Davalının İddia ve Görüşleri


Davalı vekili, davanın reddini savunmuştur.

Yerel Mahkeme Kararı


Mahkemece, iddia, savunma ve tüm dosya kapsamına göre, davacının ürünlerinde kullandığı … markasının… Gıda San. ve Tic. Ltd. Şti. adına 2004 02049 ve 2004 37072 numaralarla zeytinler, zeytin ezmeleri, turşular, biralar, bira yapımında kullanılan preparatlar ve turşu için 99 001567 nolu markasının turşu, zeytin, salamura, bira alkollü içecekler için yine 2003 23439 nolu markasının da aynı ürünler için tescilli olduğu, bu markaların hiç birinin kapsamında arama sonucu el konulan sirke, limon sosu, nar ekşisi, soya sosu ürünü yer almadığı, marka hukukuna göre markanın sadece marka kapsamında kalan ürün ve hizmetler için tekel hakkı vermesi nedeniyle, ”…” markası üzerindeki haklara dayanmasının hukuken mümkün olmadığı, davacının ”…” ibaresinden oluşan ve Boza için tanınmış seri markalarının mevcut olduğu, 178408 nolu marka tescili kapsamında sirke soslar 2002 24745 nolu marka kapsamında sirkeler, salata sosları, limon sularının mevcut olup arama sırasında el konulan sirke ve sosların davalının markası kapsamında kaldığı, davalının ”… markasının, … ibareleriyle birlikte kullanıldığı, … markasının tanınmış olup, …’ın ayırt ediciliği düşük olduğundan ve davalı markası kullanılan marka içinde bağımsızlığını koruduğundan markalar arasında iltibasa yol açıcı benzerlik bulunduğu, marka sahibi davalının markasının bu şekilde izinsiz kullanımı için yasal yollara başvurma hakkının yasal olup cezai kovuşturmasında verilen kararın hukuk mahkemesinde bağlayıcı olmadığından davalının kusuru bulunduğunun kanıtlanamadığı gerekçesiyle davanın reddine karar verilmiştir.
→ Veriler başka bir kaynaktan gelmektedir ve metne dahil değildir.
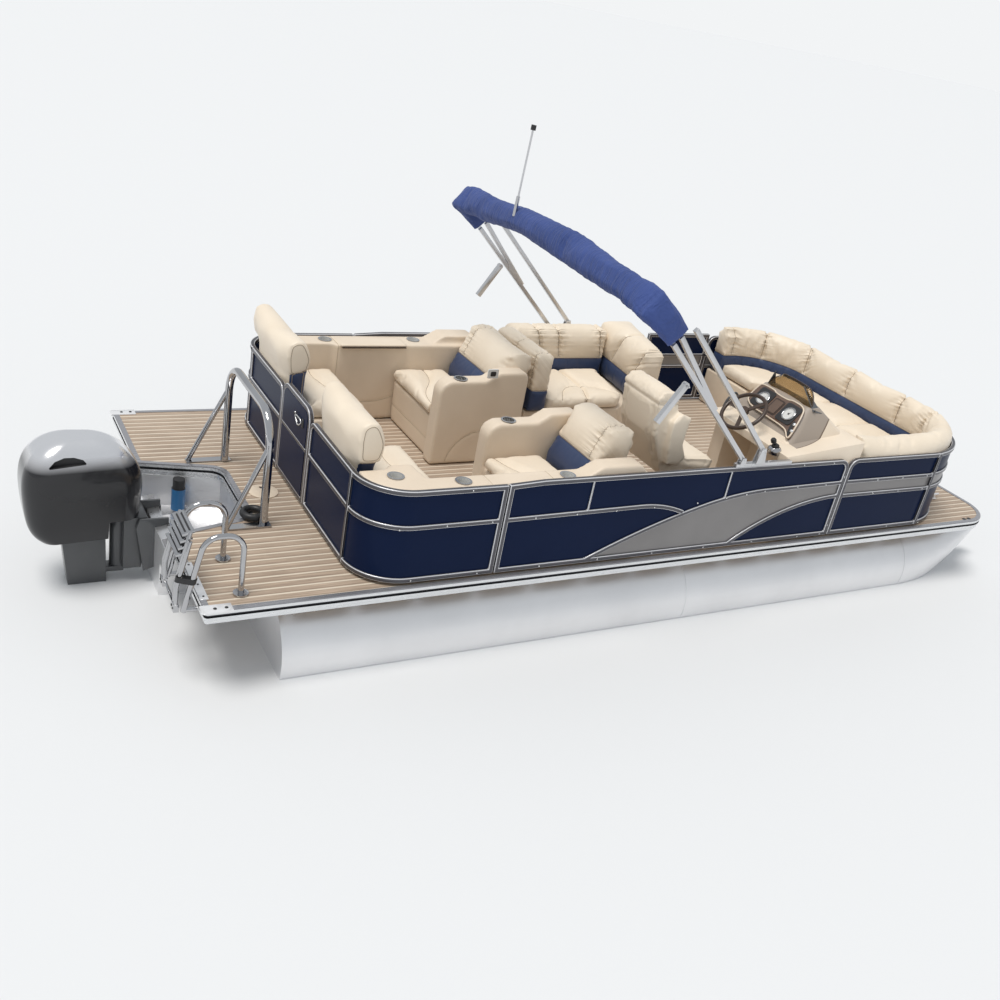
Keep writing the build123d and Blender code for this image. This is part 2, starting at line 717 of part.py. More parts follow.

Kararı, davacılar vekili temyiz etmiştir.

Yargıtay Kararı


Dava dosyası içerisindeki bilgi ve belgelere, mahkeme kararının gerekçesinde dayanılan delillerin tartışılıp, değerlendirilmesinde usul ve yasaya aykırı bir yön bulunmamasına göre, davacılar vekilinin tüm temyiz itirazları yerinde değildir.


SONUÇ:

 Yukarıda açıklanan nedenlerden dolayı, davacılar vekilinin bütün temyiz itirazlarının reddiyle usul ve kanuna uygun bulunan hükmün ONANMASINA, takdir olunan 1.100 TL duruşma vekalet ücretinin davacılardan alınarak davalıya verilmesine, aşağıda yazılı bakiye 0,90 TL temyiz ilam harcının temyiz eden davacılardan alınmasına, 21/11/2014 tarihinde oybirliğiyle karar verildi.